Data Masking and Privacy Controls

Nexla includes strong privacy-preserving capabilities to protect sensitive data while still enabling high-value use cases.

Data Masking

  • Masking can be applied at the field level as part of transformations, such as:
    • Redacting or partially masking identifiers (e.g., emails, SSNs, phone numbers).
    • Replacing sensitive values with tokens or hashed alternatives.
  • Masked data can be used by AI agents and analytics tools without exposing raw PII/PHI.

Integration With Governance

  • Masking policies can be tied into Govern workflows and the private marketplace, ensuring that:
    • Only approved, compliant versions of data products are shared.
    • Different audiences receive differently masked datasets depending on their role and permissions.

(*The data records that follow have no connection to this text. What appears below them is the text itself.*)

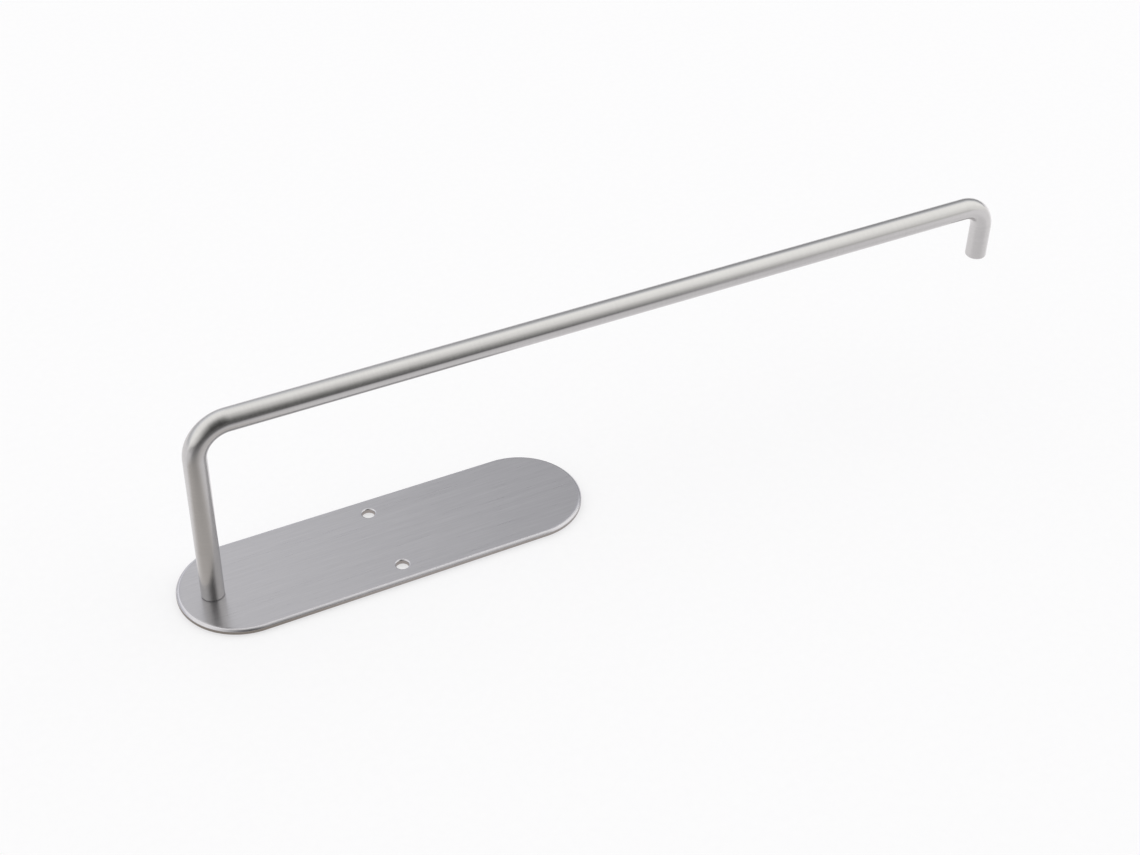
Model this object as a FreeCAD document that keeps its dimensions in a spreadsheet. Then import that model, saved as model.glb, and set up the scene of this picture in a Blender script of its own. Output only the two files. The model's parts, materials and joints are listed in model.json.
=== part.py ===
import FreeCAD, Part
import math
import os

import Sketcher

# Paper towel holder of the under-cabinet kind, in millimetres, standing on its mounting face.
# A flat stadium plate carries one bent round bar: a leg rises from the plate's left end, the bar runs
# level above the plate and on past its right end, and a short hook at the free end keeps the roll on.
# +Z is up, +X runs along the bar from the leg to the hook, and the origin is the centre of the
# underside, on the face of the peel-off liner.

# ---- driving sizes ----

SIZES = {
    "rod_diameter": 8.0,           # solid round stainless bar
    "bar_height": 70.5,            # plate's top to the bar's axis
    "bar_reach": 312.0,            # leg's axis to the hook's axis
    "hook_drop": 23.0,             # bar's axis to the hook's end
    "leg_bend": 12.0,              # centreline radius between leg and bar
    "hook_bend": 10.0,             # centreline radius between bar and hook
    "foot_bevel": 0.3,             # turned edge where the leg meets the plate
    "tip_round": 1.0,              # rounded edge at the hook's end
    "plate_length": 150.0,
    "plate_width": 45.0,
    "plate_thickness": 2.0,
    "plate_bevel": 0.65,           # polished bevel round the top edge
    "plate_deburr": 0.2,           # broken edges on the underside
    "leg_inset": 12.0,             # plate's left end to the leg's axis
    "hole_spacing": 30.0,          # between the two wall screws, across the plate
    "hole_diameter": 4.5,          # clearance for a 4 mm wall screw
    "hole_bevel": 0.5,
    "screw_length": 10.0,          # M4 countersunk screw, over all
    "screw_diameter": 3.9,         # plain cylinder in place of the thread
    "screw_clearance": 4.5,        # hole in the plate for the M4 screw
    "screw_tip_bevel": 0.5,
    "head_diameter": 7.6,
    "head_rim": 0.15,              # straight edge round the countersunk head
    "head_edge_bevel": 0.1,
    "head_recess": 0.1,            # how far the head lies below the plate's underside
    "head_seat_gap": 0.02,
    "socket_width": 2.5,           # hexagon socket, across the flats
    "socket_depth": 1.4,
    "tapped_diameter": 4.0,        # plain bore in place of the M4 thread in the leg
    "tapped_depth": 9.5,
    "tapped_mouth": 4.6,           # countersunk mouth of that bore
    "pad_thickness": 0.4,          # double-sided foam
    "pad_inset": 2.0,              # plate's edge to the pad's edge
    "liner_thickness": 0.1,        # peel-off film
    "liner_inset": 1.5,            # plate's edge to the liner's edge
    "pad_hole": 7.0,               # opening round each wall screw
    "pad_screw_hole": 10.0,        # opening round the bar screw's head
}

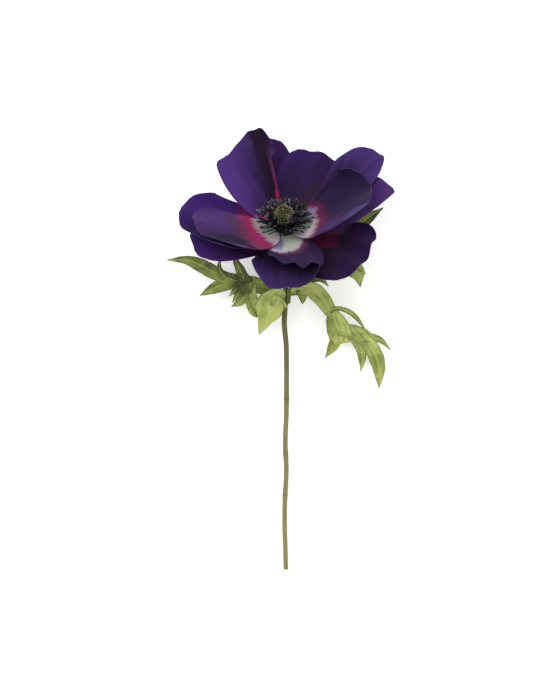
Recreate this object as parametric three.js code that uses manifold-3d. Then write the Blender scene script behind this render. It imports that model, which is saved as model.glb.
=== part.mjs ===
// A cut anemone, Anemone coronaria, lying on its side: a semi-double bloom of twelve petals, a ring of
// stamens round a domed carpel head, a thin bent stem, and an involucre of three deeply cut bracts below.
//
// Millimetres. The surface it lies on is z = 0. +Y runs from the stem's cut end to the bloom, +Z points up
// from the surface, and +X is to the right of someone who looks down on it with the bloom at the top. Shapes
// are worked out from the foot of the bloom's axis, and moved to the middle of the flower's box at the end.
import * as THREE from "three";
import { mergeVertices } from "three/addons/utils/BufferGeometryUtils.js";
import Module from "manifold-3d";

const wasm = await Module();
wasm.setup();

// Driving dimensions.
const bloomTilt = 45; // degrees from straight up to the bloom's axis, towards +Y
const bloomHeight = 33; // from the surface to the foot of the bloom's axis
const boxMiddle = [-2.5, -58.9]; // x and y of the middle of the flower's box, from the foot of that axis
const blade = 0.7; // thickness of petals and bracts
const clearance = 0.3; // between pieces that are joined in life
const receptacleRadius = 4.6;
const stemTopRadius = 1.35;
const stemCutRadius = 1.08;
const stemNodeSwell = 0.14; // how far the stem swells at its nodes
const headRadius = 4.1; // the carpel head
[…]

Additional Security Capabilities Supporting Compliance

Beyond the specific features tied to SOC 2 Type II, HIPAA, GDPR/CCPA, RBAC, audit logs, and masking, Nexla offers broader security and compliance capabilities:

  • Integrated end-to-end security across all components and data flows.
  • Enhanced privacy options, including local processing and minimization.
  • Continuous security vulnerability testing to keep the platform hardened.
  • Secure in development practices to reduce risk in the software supply chain.

These capabilities give enterprises the confidence to use Nexla as the data platform for AI agents and mission-critical analytics.


How This Helps You Operationalize Data Safely

For teams evaluating Nexla’s security and compliance posture, the key takeaways are:

  • SOC 2 Type II, HIPAA, GDPR, and CCPA compliance are supported by concrete technical and process controls, not just policy statements.
  • RBAC, audit logs, lineage, and data masking are first-class features, deeply integrated into how data is ingested, governed, and delivered.
  • Local data processing, secrets management, and continuous testing further strengthen security and privacy.

If you’re planning to put Nexla at the center of your agent ecosystem or data integration strategy, these capabilities enable you to meet strict regulatory requirements while still moving quickly.